Reproduce exactly the lines below from the one containing "cutter.parent = rest" through the one containing "record = json.load(file)", including both, and nothing else.
◆ ◆ ◆
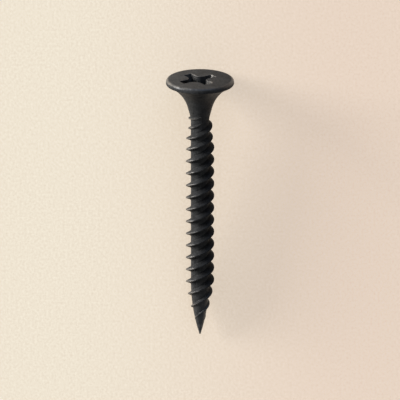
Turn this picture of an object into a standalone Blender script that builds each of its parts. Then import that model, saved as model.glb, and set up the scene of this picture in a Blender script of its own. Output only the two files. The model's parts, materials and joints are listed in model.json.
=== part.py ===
"""Drywall screw with a bugle head, a cross recess, a twin thread and a sharp point.

The screw is one piece of wire: headed, punched and thread rolled. It is modelled upright, with
its point at the origin and its axis along +Z, and is then laid down as it comes to rest on a
table: on the edge of its head and on a crest of its thread. Lengths are in metres.
"""

import math

import bmesh
import bpy
from mathutils import Matrix, Vector

# Overall
OVERALL_LENGTH = 0.0340
CORE_DIAMETER = 0.0023

# Bugle head and neck
HEAD_DIAMETER = 0.00854
RIM_HEIGHT = 0.00074
RIM_TOP_ROUND = 0.00030
RIM_UNDER_ROUND = 0.00020
BUGLE_RADIUS = 0.00475
NECK_LENGTH = 0.0052  # from the head's face to where the neck meets the core
NECK_TAPER = math.radians(15)  # between the neck's side and the axis
NECK_FILLET = 0.0040

# Cross recess
RECESS_SPAN = 0.0051  # over two opposite wings, at the head's face
RECESS_WING_WIDTH = 0.00114
RECESS_CORNER_ROUND = 0.00055
RECESS_WING_DEPTH = 0.0019
RECESS_DEPTH = 0.0025
RECESS_END_TAPER = math.radians(25)
RECESS_SIDE_TAPER = math.radians(5)
RECESS_TURN = math.radians(40)  # of the first wing, from +X
RECESS_OFF_X = -0.00024  # from the axis: the punch struck a little off centre
RECESS_OFF_Y = -0.00022

# Twin thread
THREAD_DIAMETER = 0.0036
THREAD_STARTS = 2
THREAD_PITCH = 0.0016  # from crest to crest, so the lead is this times the starts
THREAD_CREST_WIDTH = 0.00016
THREAD_ROOT_ABOVE = 0.00044  # from the crest's middle to the foot of its flank towards the head
THREAD_ROOT_BELOW = 0.00030  # and to the foot of its steeper flank towards the point
THREAD_PHASE = math.radians(-84)  # the way that the first start would face at the tip's height
THREAD_START = 0.0019  # above the tip, where the crest leaves the point
THREAD_POINT_RUN = 0.0053  # over which the crest rises to its full height
THREAD_END = 0.00475  # below the head's face, where the last crest sinks into the neck
THREAD_END_STEP = 0.0005  # by which each start ends lower than the next
THREAD_NECK_RUN = 0.0040  # over which a crest sinks
NECK_RUN_POWER = 0.45  # 1 sinks it evenly, less keeps it high and then sinks it faster
NECK_BEND = 0.0040  # below the thread's end, where the lead begins to close up
NECK_LEAD = 0.84  # the lead from there on, as a share of the full lead

# Point
POINT_LENGTH = 0.0070
TIP_DIAMETER = 0.00014
TIP_ROUND = 0.00003

# Facets
ROUND_STEPS = 40
BUGLE_STEPS = 13
POINT_STEPS = 4
FILLET_STEPS = 3
CORNER_STEPS = 4

# How far the recess's cutter stands over the face, and within what distance points are one
CUT_PROUD = 0.0003
SAME_PLACE = 0.0000005

FACE = OVERALL_LENGTH
STEP_ANGLE = 2 * math.pi / ROUND_STEPS
LEAD = THREAD_PITCH * THREAD_STARTS
CORE_RADIUS = CORE_DIAMETER / 2
THREAD_TOP = FACE - THREAD_END
NECK_END = FACE - NECK_LENGTH


def clear_scene():
    for old in list(bpy.data.objects):
        bpy.data.objects.remove(old, do_unlink=True)


def arc(centre, radius, start, end, steps):
    """Points (radius, height) along a round, from one angle to the other."""
    angles = [start + (end - start) * i / steps for i in range(steps + 1)]
    return [(centre[0] + radius * math.cos(a), centre[1] + radius * math.sin(a)) for a in angles]


def bugle_arc():
    """The arc of the head's underside: it leaves the rim and runs tangent into the neck's side.

    Gives its centre, as radius and height, and the height where it meets the neck.
    """
    rim = Vector((HEAD_DIAMETER / 2 - RIM_UNDER_ROUND, FACE - RIM_HEIGHT))
    down = Vector((-math.sin(NECK_TAPER), -math.cos(NECK_TAPER)))
    outward = Vector((math.cos(NECK_TAPER), -math.sin(NECK_TAPER)))
    off = (rim - Vector((CORE_RADIUS, NECK_END))).dot(outward)
    run = math.sqrt(BUGLE_RADIUS**2 - (BUGLE_RADIUS - off) ** 2)
    meeting = rim - outward * off + down * run
    return meeting + outward * BUGLE_RADIUS, meeting.y


def bare_radius(height):
    """The radius of the screw without its thread, from the tip to under the rim."""
    tip = TIP_DIAMETER / 2
    if height < POINT_LENGTH:
        return tip + (CORE_RADIUS - tip) * (1 - (1 - height / POINT_LENGTH) ** 2)
    centre, meeting = bugle_arc()
    if height > meeting:
        return centre.x - math.sqrt(BUGLE_RADIUS**2 - (height - centre.y) ** 2)
    in_fillet = height - NECK_END + NECK_FILLET * math.tan(NECK_TAPER / 2)
    if in_fillet <= 0:
        return CORE_RADIUS
    if in_fillet < NECK_FILLET * math.sin(NECK_TAPER):
        return CORE_RADIUS + NECK_FILLET - math.sqrt(NECK_FILLET**2 - in_fillet**2)
    return CORE_RADIUS + (height - NECK_END) * math.tan(NECK_TAPER)


def crest_share(height, start):
    """How much of its full height a start's crest has: it rises on the point, sinks at the neck."""
    rise = (height - THREAD_START) / THREAD_POINT_RUN
    end = THREAD_TOP - THREAD_END_STEP * (THREAD_STARTS - 1 - start)
    fall = max(0.0, end - height) / THREAD_NECK_RUN
    return max(0.0, min(1.0, rise, fall**NECK_RUN_POWER))


def height_on_helix(turned):
    """The height reached after an angle. The lead closes up under the neck."""
    height = LEAD * turned / (2 * math.pi)
    bend = THREAD_TOP - NECK_BEND
    return min(height, bend + (height - bend) * NECK_LEAD)


def ridge_outline(middle, start):
    """A thread ridge in section, as (radius, height): root, both corners of the crest, root.

    Past the ends of the thread it has no height, and all its points fall on the end's circle.
    """
    share = crest_share(middle, start)
    stands = (THREAD_DIAMETER - CORE_DIAMETER) / 2 * share
    half_crest = THREAD_CREST_WIDTH / 2
    below = half_crest + (THREAD_ROOT_BELOW - half_crest) * share
    above = half_crest + (THREAD_ROOT_ABOVE - half_crest) * share
    points = []
    for off, out in ((-below, 0), (-half_crest, stands), (half_crest, stands), (above, 0)):
        height = max(THREAD_START, min(THREAD_TOP, middle + off))
        points.append((bare_radius(height) + out, height))
    return points


def half_outline(angle):
    """The screw cut from its axis outwards at an angle, from the tip up to the face."""
    points = [(0, 0)]
    for i in range(POINT_STEPS):
        height = TIP_ROUND + (THREAD_START - TIP_ROUND) * i / POINT_STEPS
        points.append((bare_radius(height), height))
    most = math.ceil(FACE / THREAD_PITCH / NECK_LEAD) + THREAD_STARTS
    for ridge in range(-2 * THREAD_STARTS, most):
        turned = angle - THREAD_PHASE + ridge * 2 * math.pi / THREAD_STARTS
        points += ridge_outline(height_on_helix(turned), ridge % THREAD_STARTS)
    bugle_top = FACE - RIM_HEIGHT
    for i in range(1, BUGLE_STEPS):
        height = THREAD_TOP + (bugle_top - THREAD_TOP) * math.sin(math.pi / 2 * i / BUGLE_STEPS)
        points.append((bare_radius(height), height))
    rim = HEAD_DIAMETER / 2
    points += arc((rim - RIM_UNDER_ROUND, bugle_top + RIM_UNDER_ROUND), RIM_UNDER_ROUND,
                  -math.pi / 2, 0, FILLET_STEPS)
    points += arc((rim - RIM_TOP_ROUND, FACE - RIM_TOP_ROUND), RIM_TOP_ROUND,
                  0, math.pi / 2, FILLET_STEPS)
    return points + [(0, FACE)]


def new_object(name, bm):
    mesh = bpy.data.meshes.new(name)
    bm.to_mesh(mesh)
    bm.free()
    mesh.shade_smooth()
    mesh.set_sharp_from_angle(angle=math.radians(32))
    made = bpy.data.objects.new(name, mesh)
    bpy.context.scene.collection.objects.link(made)
    return made


def threaded_blank():
    """The whole screw but for its recess: a skin over its half outlines, all the way round.

    From one outline to the next the ridges climb by a step of the lead, so after a full turn
    each ridge meets the one that is as many above it as the thread has starts. The middle of
    a facet, not a corner, faces each of the four ways.
    """
    bm = bmesh.new()
    columns = []
    for i in range(ROUND_STEPS):
        angle = (i + 0.5) * STEP_ANGLE
        way = Vector((math.cos(angle), math.sin(angle), 0))
        up = Vector((0, 0, 1))
        columns.append([bm.verts.new(way * r + up * h) for r, h in half_outline(angle)])
    climb = THREAD_STARTS * len(ridge_outline(0, 0))
    columns.append(seam_column(columns[0], climb))
    for column, following in zip(columns, columns[1:]):
        for i in range(len(column) - 1):
            corners = (column[i], following[i], following[i + 1], column[i + 1])
            if len(set(corners)) == len(corners):
                bm.faces.new(corners)
    bmesh.ops.remove_doubles(bm, verts=bm.verts, dist=SAME_PLACE)
    bmesh.ops.recalc_face_normals(bm, faces=bm.faces)
    return new_object("drywall_screw", bm)


def seam_column(column, climb):
    """The first outline again, as the last one meets it after a turn.

    Under the thread and over it the points are the same. In the thread each is a turn higher,
    and the points left over at the top are all on its end's circle.
    """
    below = 1 + POINT_STEPS
    above = len(column) - (BUGLE_STEPS - 1) - 2 * (FILLET_STEPS + 1) - 1
    thread = column[below:above]
    return column[:below] + thread[climb:] + [thread[-1]] * climb + column[above:]


def cross_outline(depth):
    """The recess's outline at a depth below the face: four wings with round corners between."""
    reach = RECESS_SPAN / 2 - depth * math.tan(RECESS_END_TAPER)
    half = RECESS_WING_WIDTH / 2 - depth * math.tan(RECESS_SIDE_TAPER)
    corner = half + RECESS_CORNER_ROUND
    wing = [(reach, -half), (reach, half)]
    wing += arc((corner, corner), RECESS_CORNER_ROUND, -math.pi / 2, -math.pi, CORNER_STEPS)
    points = []
    for i in range(4):
        turn = Matrix.Rotation(RECESS_TURN + i * math.pi / 2, 3, "Z")
        points += [turn @ Vector((x, y, FACE - depth)) for x, y in wing]
    return points


def recess_cutter():
    """The punch that forms the recess: tapered wings, and a shallow cone for its floor."""
    bm = bmesh.new()
    top = bm.faces.new([bm.verts.new(p) for p in cross_outline(-CUT_PROUD)])
    drawn = bmesh.ops.extrude_face_region(bm, geom=[top], use_keep_orig=True)["geom"]
    floor = next(part for part in drawn if isinstance(part, bmesh.types.BMFace))
    for corner, place in zip(floor.verts, cross_outline(RECESS_WING_DEPTH)):
        corner.co = place
    middle = bmesh.ops.poke(bm, faces=[floor])["verts"][0]
    middle.co = (0, 0, FACE - RECESS_DEPTH)
    bmesh.ops.recalc_face_normals(bm, faces=bm.faces)
    cutter = new_object("recess_cutter", bm)
    cutter.location = (RECESS_OFF_X, RECESS_OFF_Y, 0)
    cutter.hide_render = True
    cutter.display_type = "WIRE"
    return cutter


def phosphated_steel():
    """Black phosphate over steel: dark, matt and hardly metallic to the eye."""
    material = bpy.data.materials.new("black_phosphated_steel")
    material.use_nodes = True
    shader = material.node_tree.nodes["Principled BSDF"]
    shader.inputs["Base Color"].default_value = (0.022, 0.022, 0.023, 1)
    shader.inputs["Metallic"].default_value = 0.35
    shader.inputs["Roughness"].default_value = 0.55
    return material


def punch(screw, cutter):
    made = screw.modifiers.new("cross_recess", "BOOLEAN")
    made.operation = "DIFFERENCE"
    made.solver = "EXACT"
    made.object = cutter


def finished_points(screw):
    """The corners of the screw once its recess is cut."""
    bpy.context.view_layer.update()
    finished = screw.evaluated_get(bpy.context.evaluated_depsgraph_get())
    return [v.co.copy() for v in finished.data.vertices]


def rest_tilt(points):
    """How far the head end rises when the screw lies on its rim and on a crest of its thread.

    Measured in the upright screw, whose +Y side will be the lower one. Of the lines that touch
    a point of the rim and a point of the shank, it finds the one that has all the others above.
    """
    head = [p for p in points if p.z > FACE - RIM_HEIGHT - SAME_PLACE and p.y > CORE_RADIUS]
    shank = [p for p in points if p.z < NECK_END and p.y > CORE_RADIUS]
    return max(min(math.atan2(h.y - p.y, h.z - p.z) for p in shank) for h in head)


def lay_down(screw, cutter):
    """Turns the upright screw onto its side, head towards +X, and sets it on the floor."""
    points = finished_points(screw)
    on_side = Matrix(((0, 0, 1), (-1, 0, 0), (0, -1, 0)))
    turn = Matrix.Rotation(-rest_tilt(points), 3, "Y") @ on_side
    lying = [turn @ p for p in points]
    along = [p.x for p in lying]
    rest = bpy.data.objects.new("rest_pose", None)
    bpy.context.scene.collection.objects.link(rest)
    rest.rotation_euler = turn.to_euler()
    rest.location = (-(min(along) + max(along)) / 2, 0, -min(p.z for p in lying))
    screw.parent = rest
    cutter.parent = rest


def main():
    clear_scene()
    screw = threaded_blank()
    screw.data.materials.append(phosphated_steel())
    cutter = recess_cutter()
    punch(screw, cutter)
    lay_down(screw, cutter)
    bpy.context.view_layer.update()


main()
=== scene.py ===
import json
import math

import bpy
from mathutils import Matrix, Vector


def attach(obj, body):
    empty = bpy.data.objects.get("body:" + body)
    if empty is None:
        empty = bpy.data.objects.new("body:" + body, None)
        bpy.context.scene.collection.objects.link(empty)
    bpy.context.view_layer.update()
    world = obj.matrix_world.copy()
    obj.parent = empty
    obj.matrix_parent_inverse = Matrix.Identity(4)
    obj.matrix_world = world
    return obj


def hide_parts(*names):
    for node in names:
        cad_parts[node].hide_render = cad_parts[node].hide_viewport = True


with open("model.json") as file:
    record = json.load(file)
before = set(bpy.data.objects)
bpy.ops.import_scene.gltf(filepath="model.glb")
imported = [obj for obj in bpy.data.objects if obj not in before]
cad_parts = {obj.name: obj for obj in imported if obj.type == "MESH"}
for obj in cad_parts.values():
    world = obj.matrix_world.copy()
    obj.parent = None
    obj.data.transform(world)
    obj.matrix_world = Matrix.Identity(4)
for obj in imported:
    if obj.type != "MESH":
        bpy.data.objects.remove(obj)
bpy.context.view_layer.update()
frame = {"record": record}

# Where the screw lies. The record's mount sits on the head's flat face, so its axis is the
# screw's own axis, and the face's middle is this far below it.
mountUp = 0.0034  # metres
headMount = frame["record"]["mounts"][0]
screwAxis = Vector(headMount["axis"]).normalized()
screwUp = Vector((-screwAxis.z, 0, screwAxis.x))
screwLeft = Vector((0, 1, 0))
faceMiddle = Vector(headMount["pos_m"]) - screwUp * mountUp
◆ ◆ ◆
*The reply*.
    cutter.parent = rest


def main():
    clear_scene()
    screw = threaded_blank()
    screw.data.materials.append(phosphated_steel())
    cutter = recess_cutter()
    punch(screw, cutter)
    lay_down(screw, cutter)
    bpy.context.view_layer.update()


main()
=== scene.py ===
import json
import math

import bpy
from mathutils import Matrix, Vector


def attach(obj, body):
    empty = bpy.data.objects.get("body:" + body)
    if empty is None:
        empty = bpy.data.objects.new("body:" + body, None)
        bpy.context.scene.collection.objects.link(empty)
    bpy.context.view_layer.update()
    world = obj.matrix_world.copy()
    obj.parent = empty
    obj.matrix_parent_inverse = Matrix.Identity(4)
    obj.matrix_world = world
    return obj


def hide_parts(*names):
    for node in names:
        cad_parts[node].hide_render = cad_parts[node].hide_viewport = True


with open("model.json") as file:
    record = json.load(file)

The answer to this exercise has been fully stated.